REQUIREMENTS ▸
Print the lines beginning with the one that contains "const reach = intakeRadius" and ending with the one that contains "record = json.load(file)", exactly, both included, and no other lines.

INFORMATION SUPPLIED ▸

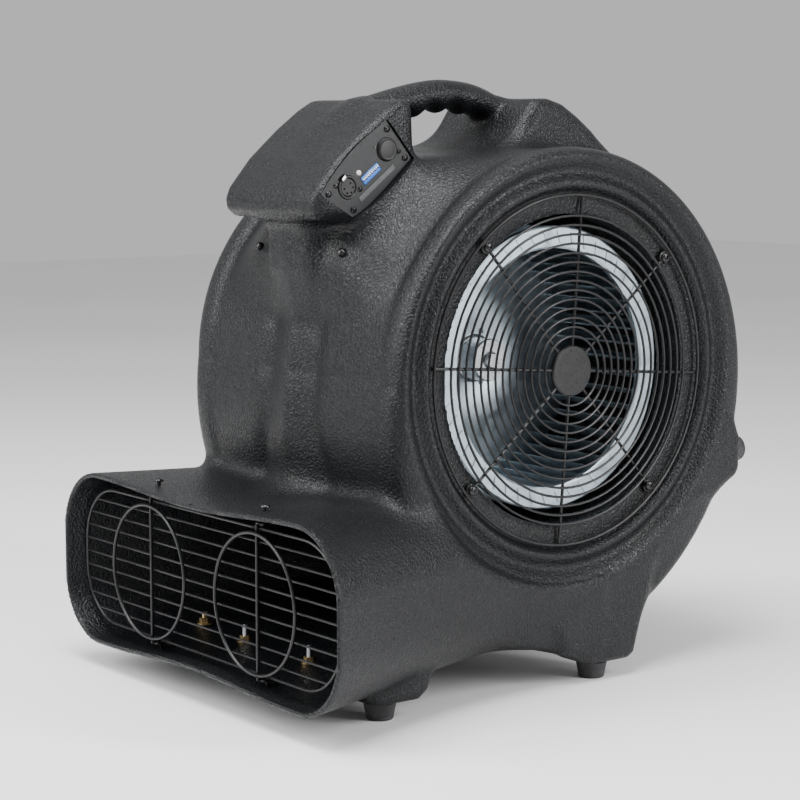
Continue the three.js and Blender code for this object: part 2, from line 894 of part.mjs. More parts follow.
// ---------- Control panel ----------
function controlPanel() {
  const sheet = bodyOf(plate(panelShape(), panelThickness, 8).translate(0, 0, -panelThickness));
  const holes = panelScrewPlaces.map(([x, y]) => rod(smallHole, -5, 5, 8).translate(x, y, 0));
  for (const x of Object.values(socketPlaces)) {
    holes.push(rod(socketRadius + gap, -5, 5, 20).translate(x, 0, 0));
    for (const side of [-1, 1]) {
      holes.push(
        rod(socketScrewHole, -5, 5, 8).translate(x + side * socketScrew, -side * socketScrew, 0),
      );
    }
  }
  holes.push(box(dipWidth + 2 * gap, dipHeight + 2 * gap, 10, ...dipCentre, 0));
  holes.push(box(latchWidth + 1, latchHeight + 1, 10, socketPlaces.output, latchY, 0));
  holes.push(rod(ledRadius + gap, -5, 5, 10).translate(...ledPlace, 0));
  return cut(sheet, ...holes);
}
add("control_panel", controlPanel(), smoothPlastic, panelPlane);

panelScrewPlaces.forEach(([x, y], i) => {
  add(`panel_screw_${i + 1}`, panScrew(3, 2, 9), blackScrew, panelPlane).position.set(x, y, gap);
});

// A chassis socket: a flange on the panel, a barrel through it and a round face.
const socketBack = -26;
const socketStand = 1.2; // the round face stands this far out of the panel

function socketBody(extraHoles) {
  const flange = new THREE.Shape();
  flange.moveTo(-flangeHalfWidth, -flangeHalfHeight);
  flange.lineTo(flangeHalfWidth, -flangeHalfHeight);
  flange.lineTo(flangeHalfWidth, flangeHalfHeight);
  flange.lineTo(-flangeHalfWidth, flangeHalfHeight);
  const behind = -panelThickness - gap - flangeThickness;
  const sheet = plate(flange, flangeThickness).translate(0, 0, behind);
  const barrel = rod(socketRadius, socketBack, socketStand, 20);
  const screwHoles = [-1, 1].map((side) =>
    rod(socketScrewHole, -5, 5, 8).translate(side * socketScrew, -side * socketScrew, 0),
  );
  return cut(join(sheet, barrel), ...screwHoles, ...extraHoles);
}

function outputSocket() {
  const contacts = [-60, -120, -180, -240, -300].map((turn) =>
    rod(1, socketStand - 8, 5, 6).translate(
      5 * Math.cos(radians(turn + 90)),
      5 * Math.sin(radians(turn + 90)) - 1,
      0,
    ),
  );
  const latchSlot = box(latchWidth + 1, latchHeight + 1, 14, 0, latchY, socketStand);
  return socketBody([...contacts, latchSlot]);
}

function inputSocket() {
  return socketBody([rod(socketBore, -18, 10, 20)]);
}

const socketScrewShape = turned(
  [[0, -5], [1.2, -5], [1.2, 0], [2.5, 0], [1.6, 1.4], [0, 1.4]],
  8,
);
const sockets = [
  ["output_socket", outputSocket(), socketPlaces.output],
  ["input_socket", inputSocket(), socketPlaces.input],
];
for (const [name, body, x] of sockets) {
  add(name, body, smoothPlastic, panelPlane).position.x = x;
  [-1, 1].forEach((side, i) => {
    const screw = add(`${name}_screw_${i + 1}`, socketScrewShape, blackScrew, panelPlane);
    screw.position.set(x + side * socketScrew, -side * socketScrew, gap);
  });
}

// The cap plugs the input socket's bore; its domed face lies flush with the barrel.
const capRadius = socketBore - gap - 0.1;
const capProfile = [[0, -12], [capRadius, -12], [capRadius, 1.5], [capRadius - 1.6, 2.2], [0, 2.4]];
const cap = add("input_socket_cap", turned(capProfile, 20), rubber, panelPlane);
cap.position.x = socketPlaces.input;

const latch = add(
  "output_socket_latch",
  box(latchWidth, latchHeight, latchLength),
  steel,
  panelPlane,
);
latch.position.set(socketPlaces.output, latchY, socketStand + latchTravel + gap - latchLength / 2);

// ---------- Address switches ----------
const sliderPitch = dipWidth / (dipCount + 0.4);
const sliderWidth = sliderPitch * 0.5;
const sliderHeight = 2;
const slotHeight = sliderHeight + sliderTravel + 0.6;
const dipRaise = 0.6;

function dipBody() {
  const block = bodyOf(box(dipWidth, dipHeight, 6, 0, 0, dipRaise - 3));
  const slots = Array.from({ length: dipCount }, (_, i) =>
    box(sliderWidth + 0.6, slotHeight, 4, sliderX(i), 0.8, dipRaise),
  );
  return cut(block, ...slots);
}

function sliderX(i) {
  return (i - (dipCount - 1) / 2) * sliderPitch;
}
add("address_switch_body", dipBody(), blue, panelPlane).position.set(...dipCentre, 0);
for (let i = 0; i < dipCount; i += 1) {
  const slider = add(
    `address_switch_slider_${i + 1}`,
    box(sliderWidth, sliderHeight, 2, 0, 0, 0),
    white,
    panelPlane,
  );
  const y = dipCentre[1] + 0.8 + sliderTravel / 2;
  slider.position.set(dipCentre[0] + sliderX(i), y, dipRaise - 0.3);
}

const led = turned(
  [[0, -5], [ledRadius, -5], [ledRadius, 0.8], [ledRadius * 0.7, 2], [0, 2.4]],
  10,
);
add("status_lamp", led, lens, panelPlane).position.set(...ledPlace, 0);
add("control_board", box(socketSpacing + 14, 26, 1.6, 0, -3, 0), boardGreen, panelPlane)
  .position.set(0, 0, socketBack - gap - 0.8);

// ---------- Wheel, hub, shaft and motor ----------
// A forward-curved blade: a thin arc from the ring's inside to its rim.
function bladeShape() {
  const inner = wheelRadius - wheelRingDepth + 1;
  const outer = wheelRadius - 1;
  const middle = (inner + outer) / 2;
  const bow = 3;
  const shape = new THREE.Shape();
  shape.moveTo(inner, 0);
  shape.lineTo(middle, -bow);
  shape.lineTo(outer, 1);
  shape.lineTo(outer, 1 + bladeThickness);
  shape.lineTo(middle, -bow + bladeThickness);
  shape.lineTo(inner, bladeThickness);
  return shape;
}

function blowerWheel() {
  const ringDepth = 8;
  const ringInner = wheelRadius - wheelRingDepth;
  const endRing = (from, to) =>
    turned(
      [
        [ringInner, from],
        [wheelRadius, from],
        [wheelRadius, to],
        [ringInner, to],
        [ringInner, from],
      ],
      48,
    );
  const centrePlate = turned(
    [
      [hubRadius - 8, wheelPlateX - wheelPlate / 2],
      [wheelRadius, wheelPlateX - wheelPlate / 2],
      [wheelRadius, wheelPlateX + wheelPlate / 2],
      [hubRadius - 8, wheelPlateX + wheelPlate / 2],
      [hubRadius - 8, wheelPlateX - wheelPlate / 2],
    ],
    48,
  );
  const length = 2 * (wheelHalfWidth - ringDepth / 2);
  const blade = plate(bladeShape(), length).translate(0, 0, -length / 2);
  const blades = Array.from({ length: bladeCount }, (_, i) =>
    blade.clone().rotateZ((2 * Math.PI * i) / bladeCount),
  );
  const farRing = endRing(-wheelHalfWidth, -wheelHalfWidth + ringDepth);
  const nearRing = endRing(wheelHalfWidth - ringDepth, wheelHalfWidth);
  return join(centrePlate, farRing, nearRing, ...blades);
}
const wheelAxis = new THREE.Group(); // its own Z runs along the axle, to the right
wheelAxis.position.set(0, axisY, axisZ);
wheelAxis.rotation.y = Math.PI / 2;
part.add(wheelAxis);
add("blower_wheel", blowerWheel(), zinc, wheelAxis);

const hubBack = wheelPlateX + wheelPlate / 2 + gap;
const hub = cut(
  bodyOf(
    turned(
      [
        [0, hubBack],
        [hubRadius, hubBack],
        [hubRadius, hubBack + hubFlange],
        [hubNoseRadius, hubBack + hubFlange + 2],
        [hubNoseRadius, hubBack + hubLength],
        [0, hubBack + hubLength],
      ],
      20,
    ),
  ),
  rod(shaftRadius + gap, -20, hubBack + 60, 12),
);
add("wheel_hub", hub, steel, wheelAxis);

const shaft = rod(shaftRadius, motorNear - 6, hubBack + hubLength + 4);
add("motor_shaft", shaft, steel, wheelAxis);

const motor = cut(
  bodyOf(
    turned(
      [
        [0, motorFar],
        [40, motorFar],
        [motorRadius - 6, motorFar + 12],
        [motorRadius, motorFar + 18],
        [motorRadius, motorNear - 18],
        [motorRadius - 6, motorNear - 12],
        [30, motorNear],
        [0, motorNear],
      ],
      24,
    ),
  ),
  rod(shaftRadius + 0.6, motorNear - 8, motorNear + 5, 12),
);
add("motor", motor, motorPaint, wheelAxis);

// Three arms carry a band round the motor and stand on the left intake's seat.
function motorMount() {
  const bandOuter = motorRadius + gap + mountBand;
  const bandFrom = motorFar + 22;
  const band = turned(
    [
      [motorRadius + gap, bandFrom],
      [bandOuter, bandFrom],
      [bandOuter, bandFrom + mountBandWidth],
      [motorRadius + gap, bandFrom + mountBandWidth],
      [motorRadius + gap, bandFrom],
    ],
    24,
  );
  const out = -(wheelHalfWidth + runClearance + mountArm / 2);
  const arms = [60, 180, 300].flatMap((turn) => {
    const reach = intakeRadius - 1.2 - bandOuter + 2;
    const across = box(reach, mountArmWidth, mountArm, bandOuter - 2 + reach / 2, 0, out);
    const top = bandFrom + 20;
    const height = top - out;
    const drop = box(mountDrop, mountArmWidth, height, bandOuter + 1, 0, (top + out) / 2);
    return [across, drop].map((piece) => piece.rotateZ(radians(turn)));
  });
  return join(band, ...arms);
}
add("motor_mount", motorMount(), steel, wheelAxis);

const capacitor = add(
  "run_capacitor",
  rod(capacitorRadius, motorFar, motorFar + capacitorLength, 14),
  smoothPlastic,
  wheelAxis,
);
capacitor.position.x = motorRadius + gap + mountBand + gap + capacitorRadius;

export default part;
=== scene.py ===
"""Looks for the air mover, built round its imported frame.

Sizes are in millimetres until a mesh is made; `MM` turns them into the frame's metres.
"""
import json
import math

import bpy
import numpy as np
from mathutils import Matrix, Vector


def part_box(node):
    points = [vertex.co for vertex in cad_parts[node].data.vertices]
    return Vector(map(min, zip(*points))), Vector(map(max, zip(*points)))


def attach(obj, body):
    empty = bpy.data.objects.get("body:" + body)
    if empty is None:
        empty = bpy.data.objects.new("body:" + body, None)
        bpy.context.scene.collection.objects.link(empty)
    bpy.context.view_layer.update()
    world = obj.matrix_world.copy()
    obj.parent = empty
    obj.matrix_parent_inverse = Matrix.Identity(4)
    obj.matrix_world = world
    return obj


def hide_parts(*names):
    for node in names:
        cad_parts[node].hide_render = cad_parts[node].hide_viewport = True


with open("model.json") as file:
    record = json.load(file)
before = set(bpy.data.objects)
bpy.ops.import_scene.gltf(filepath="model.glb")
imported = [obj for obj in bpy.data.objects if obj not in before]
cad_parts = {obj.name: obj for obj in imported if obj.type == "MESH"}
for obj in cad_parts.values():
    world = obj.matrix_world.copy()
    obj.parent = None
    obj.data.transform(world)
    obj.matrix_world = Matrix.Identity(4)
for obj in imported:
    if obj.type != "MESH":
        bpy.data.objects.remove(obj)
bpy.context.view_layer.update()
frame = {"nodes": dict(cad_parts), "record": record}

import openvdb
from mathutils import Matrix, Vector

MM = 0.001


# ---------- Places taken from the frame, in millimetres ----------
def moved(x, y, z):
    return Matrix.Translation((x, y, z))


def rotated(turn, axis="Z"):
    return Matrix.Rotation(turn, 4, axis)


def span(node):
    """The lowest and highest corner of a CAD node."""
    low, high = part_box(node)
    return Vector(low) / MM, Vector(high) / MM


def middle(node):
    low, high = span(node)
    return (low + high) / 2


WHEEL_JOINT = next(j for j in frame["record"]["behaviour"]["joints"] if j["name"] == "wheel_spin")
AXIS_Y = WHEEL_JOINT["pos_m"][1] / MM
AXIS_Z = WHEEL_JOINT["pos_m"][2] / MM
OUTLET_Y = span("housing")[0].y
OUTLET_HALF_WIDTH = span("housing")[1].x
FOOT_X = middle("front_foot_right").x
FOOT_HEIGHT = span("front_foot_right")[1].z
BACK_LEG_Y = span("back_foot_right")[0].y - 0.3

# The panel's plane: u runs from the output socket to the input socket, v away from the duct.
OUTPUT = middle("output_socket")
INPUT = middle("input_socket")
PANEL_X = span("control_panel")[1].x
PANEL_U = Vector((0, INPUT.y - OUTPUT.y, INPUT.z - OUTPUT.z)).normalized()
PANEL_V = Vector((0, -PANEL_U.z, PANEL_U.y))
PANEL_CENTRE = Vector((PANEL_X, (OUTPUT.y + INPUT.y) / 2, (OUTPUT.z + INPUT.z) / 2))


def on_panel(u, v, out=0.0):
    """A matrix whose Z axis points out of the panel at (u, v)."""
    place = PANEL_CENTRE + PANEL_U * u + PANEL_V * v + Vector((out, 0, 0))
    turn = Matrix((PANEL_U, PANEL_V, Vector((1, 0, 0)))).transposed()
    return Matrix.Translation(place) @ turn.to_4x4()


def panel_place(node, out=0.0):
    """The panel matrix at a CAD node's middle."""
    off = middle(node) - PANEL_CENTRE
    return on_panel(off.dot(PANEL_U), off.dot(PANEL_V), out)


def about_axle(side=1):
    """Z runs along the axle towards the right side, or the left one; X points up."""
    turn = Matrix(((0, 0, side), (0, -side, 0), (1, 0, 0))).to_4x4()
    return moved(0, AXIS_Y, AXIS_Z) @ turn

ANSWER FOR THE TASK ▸
    const reach = intakeRadius - 1.2 - bandOuter + 2;
    const across = box(reach, mountArmWidth, mountArm, bandOuter - 2 + reach / 2, 0, out);
    const top = bandFrom + 20;
    const height = top - out;
    const drop = box(mountDrop, mountArmWidth, height, bandOuter + 1, 0, (top + out) / 2);
    return [across, drop].map((piece) => piece.rotateZ(radians(turn)));
  });
  return join(band, ...arms);
}
add("motor_mount", motorMount(), steel, wheelAxis);

const capacitor = add(
  "run_capacitor",
  rod(capacitorRadius, motorFar, motorFar + capacitorLength, 14),
  smoothPlastic,
  wheelAxis,
);
capacitor.position.x = motorRadius + gap + mountBand + gap + capacitorRadius;

export default part;
=== scene.py ===
"""Looks for the air mover, built round its imported frame.

Sizes are in millimetres until a mesh is made; `MM` turns them into the frame's metres.
"""
import json
import math

import bpy
import numpy as np
from mathutils import Matrix, Vector


def part_box(node):
    points = [vertex.co for vertex in cad_parts[node].data.vertices]
    return Vector(map(min, zip(*points))), Vector(map(max, zip(*points)))


def attach(obj, body):
    empty = bpy.data.objects.get("body:" + body)
    if empty is None:
        empty = bpy.data.objects.new("body:" + body, None)
        bpy.context.scene.collection.objects.link(empty)
    bpy.context.view_layer.update()
    world = obj.matrix_world.copy()
    obj.parent = empty
    obj.matrix_parent_inverse = Matrix.Identity(4)
    obj.matrix_world = world
    return obj


def hide_parts(*names):
    for node in names:
        cad_parts[node].hide_render = cad_parts[node].hide_viewport = True


with open("model.json") as file:
    record = json.load(file)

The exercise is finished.